While the speakers firmly believe that any travel-related issue is manageable when it is business critical, training exercises based on actual scenarios and travel-specific briefings can decrease the employer’s liability and increased the traveler’s self confidence. Partnering with trusted third parties both locally and globally is essential when preparing for and responding to a crisis.


Additional Resources

Information Resources Center (IRC) Security Databases & Library Catalog

The Security Database & Library Catalog of the IRC has hundreds of records on the subjects of travel security and safety, including references to books, Security Management articles, government reports, Annual Seminar recorded sessions, and other documents. Print items are available for use onsite in the O.P. Norton Information Resources Center (IRC) by ASIS International members. Some items have links to electronic versions accessible via the Internet.

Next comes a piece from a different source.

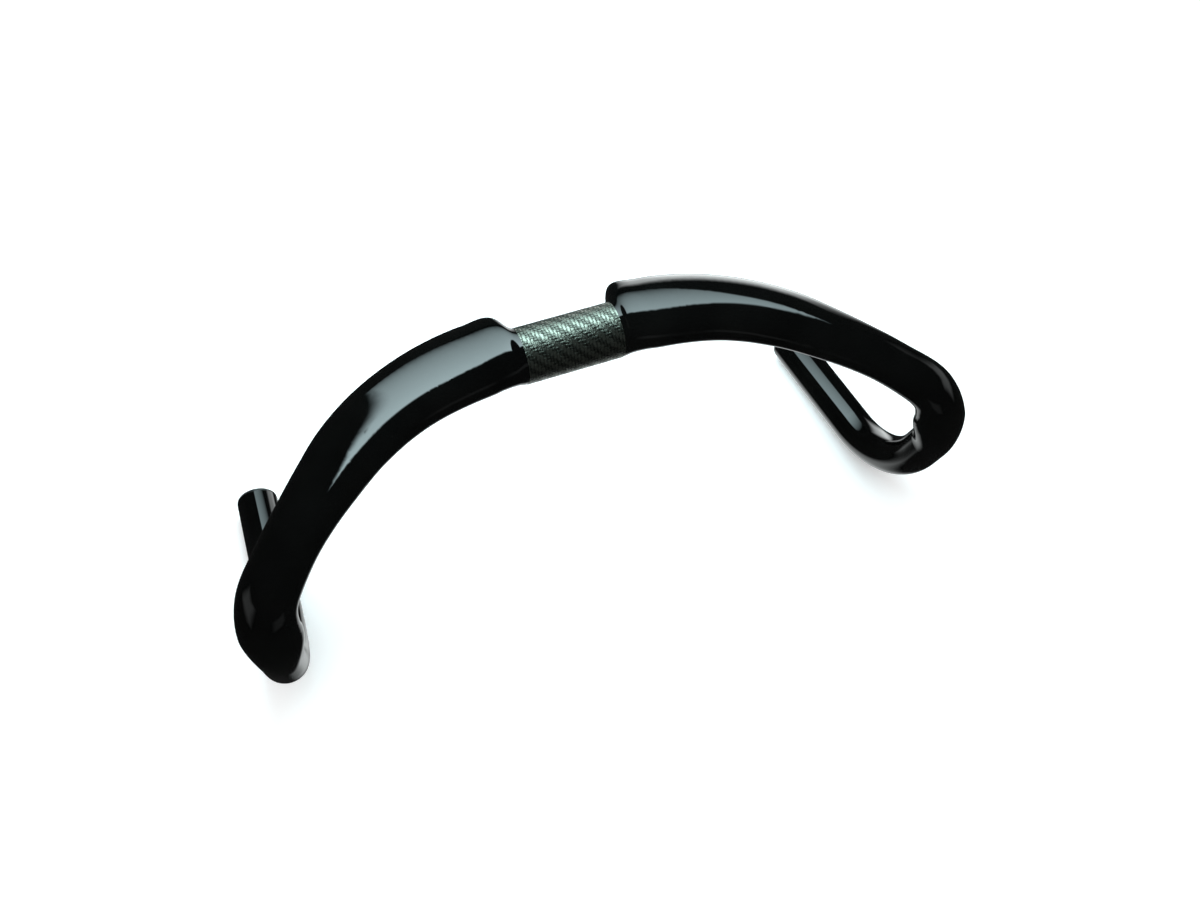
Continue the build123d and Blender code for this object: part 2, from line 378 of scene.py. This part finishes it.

To access the IRC, sign-in to the ASIS website, then go to the library webpages to navigate to the Security Database & Library Catalog. Search using the term “travel.” Other related subjects include:

  • Employee Security Out of the Office
  • Evacuation
  • Executive Protection
  • Kidnapping/Hostage-Taking
  • Personal Security
  • Liability


Government Resources

U.S. Department of State, Bureau of Consular Affairs
travel.state.gov
Country Specific Information
Travel Alerts and Travel Warnings
Emergency Assistance for U.S. Travelers
travel.state.gov/content/passports/en/alertswarnings.html

U.S. Department of State, Travel Resources
state.gov/travel/
Preparing for a Trip Abroad
Emergency Information

OSAC Reference Papers
“Hostage Taking and Kidnappings”
U.S. Department of State. (2014, August 11).
Hostage Taking and Kidnappings (7 FAM 1820).
In Foreign Affairs Manual: Consular Affairs (7 FAM).
fam.state.gov/fam/07fam/07fam1820.html

This brief outlines the U.S. government’s position on hostage taking and the role of various agencies should an incident occur. It also delineates the policy on paying random or pressuring a host government for political concessions. Sections include the treaties, U.S. laws, and U.S. regulations that apply as well as consular roles, notifications, investigations, and prosecutions.